Le succès de la deuxième représentation a été complet. Baptiste rend avec noblesse le rôle très-difficile de Senanges ; madame Petit joue avec décence, énergie et sensibilité celui plus difficile encore de madame Michelin ; il est un troisième personnage épisodique, mais que l'auteur a su rendre précieux et intéressant, c'est celui du secrétaire du duc. Ce personnage contraste avec Senanges, et le fait valoir. Honnête homme et ferme dans ses principes, il ose dire au duc ses vérités: et, quoiqu'accoutumé aux .plus fades adulations et aux. louanges serviles, le duc l'estime et sait le distinguer. Les scènes, où tous deux s'apprécient, relèvent le caractère du duc, qui, trop souvent peut-être, tend à l'avilissement. Ce rôle, très-important pour le succès de la pièce, est rempli par Monvel, l'un des auteurs de la pièce, avec le citoyen Duval
Pour suivre la loi dramatique, relativement à la morale, Senanges, au dénouement, devroit être puni. L'innocente Michelin meurt de remords et de honte, et Senanges sort pour suivre le fil de ses intrigues déja commencées et en former d'autres. En cela, le but que l'auteur s'est sans doute proposé est manqué ; car ceux des spectateurs qui auroient des dispositions aux mœurs de Senanges, peuvent dire en sortant, avançons sans crainte, les inconvéniens ne regardent que celles, que nous choisirons pour victimes
.Journal de Paris.
L’Esprit des journaux français et étrangers, 1797, volume 1 (janvier-février 1797), p. 269-275 :
[Pièce à succès ce Lovelace français est aussi une pièce à scandale, et le critique insiste d’emblée sur « le schisme » qu’il fait naître parmi les « gens de lettres », sur « le point de vue de l'effet moral qu'on peut en attendre ». Le critique ajoute un autre motif de blâme, le fait qu’il s’agit d’un drame, or « Nous ne pouvons applaudir au talent qui se jette ou plutôt qui se perd dans la carrière lamentable du drame » (« et qui pis est, d’un drame en prose, en cinq actes »). Après avoir pris aussi fortement position, il entreprend le résumé minutieux de l’intrigue, en distinguant soigneusement l’avant-scène, longuement exposée, de l’intrigue dont il expose ensuite « l’exposition naturelle » (les confidences de la malheureuse madame Michelin), puis, acte par acte, les manœuvres immorales du duc, et les souffrances de madame Michelin, qui conduisent au dénouement, mort tragique de madame Michelin, et absence de punition pour le duc (voire récompense, puisqu’il obtient une ambassade...). Reste à formuler un jugement sur la pièce, dont le critique rappelle qu’elle raconte, sous un autre nom un épisode « affreux » de la jeunesse du maréchal de Richelieu, avant de revenir au débat entre ceux qui pensent qu’ils est bon de montrer au théâtre les turpitudes des grands seigneurs d’autrefois (mais le drame est-il bien du théâtre ? Le critique n’en est pas certain !) et ceux qui, comme le critique, pensent qu’« il est des traits de corruption & de dépravation de mœurs qui ne doivent point être portés sur la scène ». Pour lui, la proximité des événements aggravent encore l’inconvenance de ces faits, qui font rejaillir sur les proches des gens mis sur la scène « une partie de l’indignation » que les faits inspirent. L’article s’achève par le rappel des arguments de Rœderer contre la pièce, qui sont ceux qu’il a lui-même développés.]

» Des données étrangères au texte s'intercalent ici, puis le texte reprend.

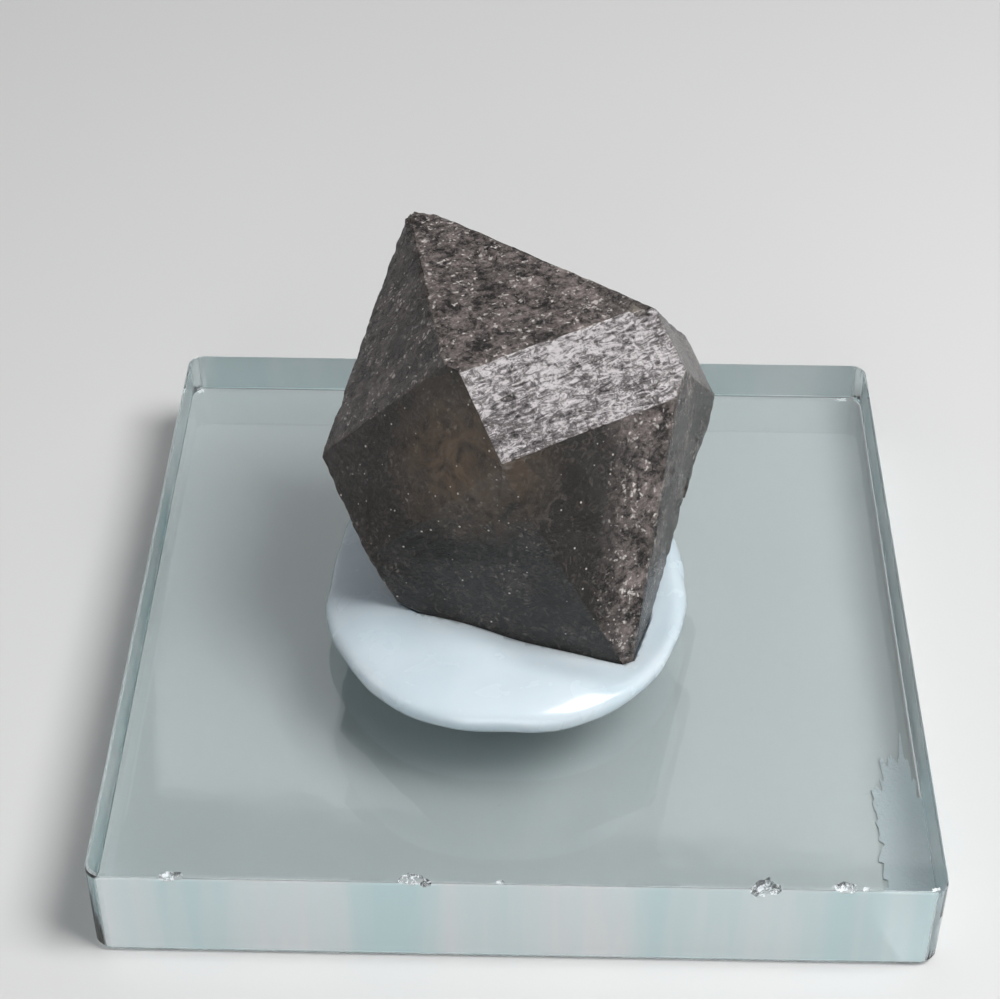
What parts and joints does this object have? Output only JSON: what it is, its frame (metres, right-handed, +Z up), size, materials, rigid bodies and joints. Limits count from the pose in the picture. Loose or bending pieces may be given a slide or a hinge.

Une production plus importante qui a paru sur ce théâtre [le Théâtre de la République], y a attiré la foule ; mais elle a fait naître en même temps une espèce de schisme entre les gens de lettres, dont les uns ont loué l'ouvrage sans mesure, & les autres l'ont blâmé sans ménagement. Ce qui prouve que les idées ne sont pas bien généralement fixées encore sur les principes & les sentimens de moralité, c'est que l'un & l'autre parti ont considéré la pièce nouvelle sous le point de vue de l'effet moral qu'on peut en attendre. En la jugeant aussi sous cet aspect, nous conviendrons que nous sommes de l'avis de ceux qui blâment. Nous blâmerions encore sous un autre rapport ; car ici, il n'est plus question du bon genre qui fait rire ; & quoiqu'on ait répété souvent que
Tous les genres font bons, hors le genre ennuyeux,
Nous ne pouvons applaudir au talent qui se jette ou plutôt qui se perd dans la carrière lamentable du drame. C’est donc d'un drame que nous allons entretenir nos lecteurs, &, qui pis est, d'un drame en prose, en cinq actes, intitulé : le Lovelace français En voici l'analyse :
Madame Michelin, jeune bourgeoise du faubourg St.-Antoine, fort jolie, a malheureusement attiré les regards d'un de ces grands seigneurs d'autrefois, pour qui l'honneur des femmes étoit une chimère, & qui cherchoient à les déshonorer toutes, comme le dit très-plaisamment l'auteur, par l'organe d'un de ses personnages, avec une impartialité vraiment admirable.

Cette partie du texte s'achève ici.